INFORMATION SUPPLIED:
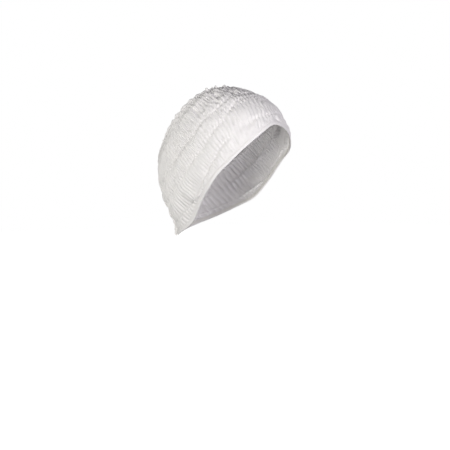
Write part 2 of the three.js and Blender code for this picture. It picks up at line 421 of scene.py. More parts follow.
def cloth_piece(name, strips, finish, closed_round=True, closed_across=False):
    """A new piece from strips of cloth, each as points and its flat size."""
    bm = bmesh.new()
    bm.loops.layers.uv.new("cloth")
    for points, flat in strips:
        add_grid(bm, points, flat, closed_round, closed_across)
    bmesh.ops.remove_doubles(bm, verts=bm.verts, dist=1e-7)
    bmesh.ops.recalc_face_normals(bm, faces=bm.faces)
    return finished_piece(name, bm, finish)


def finished_piece(name, bm, finish):
    mesh = bpy.data.meshes.new(name)
    bm.to_mesh(mesh)
    bm.free()
    mesh.shade_smooth()
    mesh.materials.append(bpy.data.materials[finish])
    piece = bpy.data.objects.new(name, mesh)
    bpy.context.scene.collection.objects.link(piece)
    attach(piece, "root")
    return piece


def face_outwards(piece):
    """Turns a piece's faces round if most of them look at the ring's middle."""
    mesh = piece.data
    outward = sum(face.normal.dot(face.center) * face.area for face in mesh.polygons)
    if outward < 0:
        mesh.flip_normals()


def give_thickness(piece, thickness, offset=-1.0):
    wall = piece.modifiers.new("wall", "SOLIDIFY")
    wall.thickness = thickness
    wall.offset = offset
    wall.use_even_offset = False
    wall.use_rim = True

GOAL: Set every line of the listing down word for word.

SOLUTION:
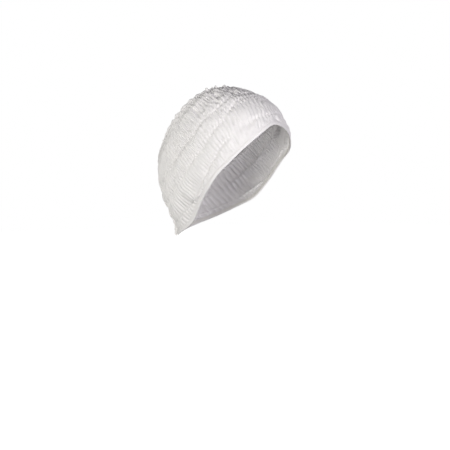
Write part 2 of the three.js and Blender code for this picture. It picks up at line 421 of scene.py. More parts follow.
def cloth_piece(name, strips, finish, closed_round=True, closed_across=False):
    """A new piece from strips of cloth, each as points and its flat size."""
    bm = bmesh.new()
    bm.loops.layers.uv.new("cloth")
    for points, flat in strips:
        add_grid(bm, points, flat, closed_round, closed_across)
    bmesh.ops.remove_doubles(bm, verts=bm.verts, dist=1e-7)
    bmesh.ops.recalc_face_normals(bm, faces=bm.faces)
    return finished_piece(name, bm, finish)


def finished_piece(name, bm, finish):
    mesh = bpy.data.meshes.new(name)
    bm.to_mesh(mesh)
    bm.free()
    mesh.shade_smooth()
    mesh.materials.append(bpy.data.materials[finish])
    piece = bpy.data.objects.new(name, mesh)
    bpy.context.scene.collection.objects.link(piece)
    attach(piece, "root")
    return piece


def face_outwards(piece):
    """Turns a piece's faces round if most of them look at the ring's middle."""
    mesh = piece.data
    outward = sum(face.normal.dot(face.center) * face.area for face in mesh.polygons)
    if outward < 0:
        mesh.flip_normals()


def give_thickness(piece, thickness, offset=-1.0):
    wall = piece.modifiers.new("wall", "SOLIDIFY")
    wall.thickness = thickness
    wall.offset = offset
    wall.use_even_offset = False
    wall.use_rim = True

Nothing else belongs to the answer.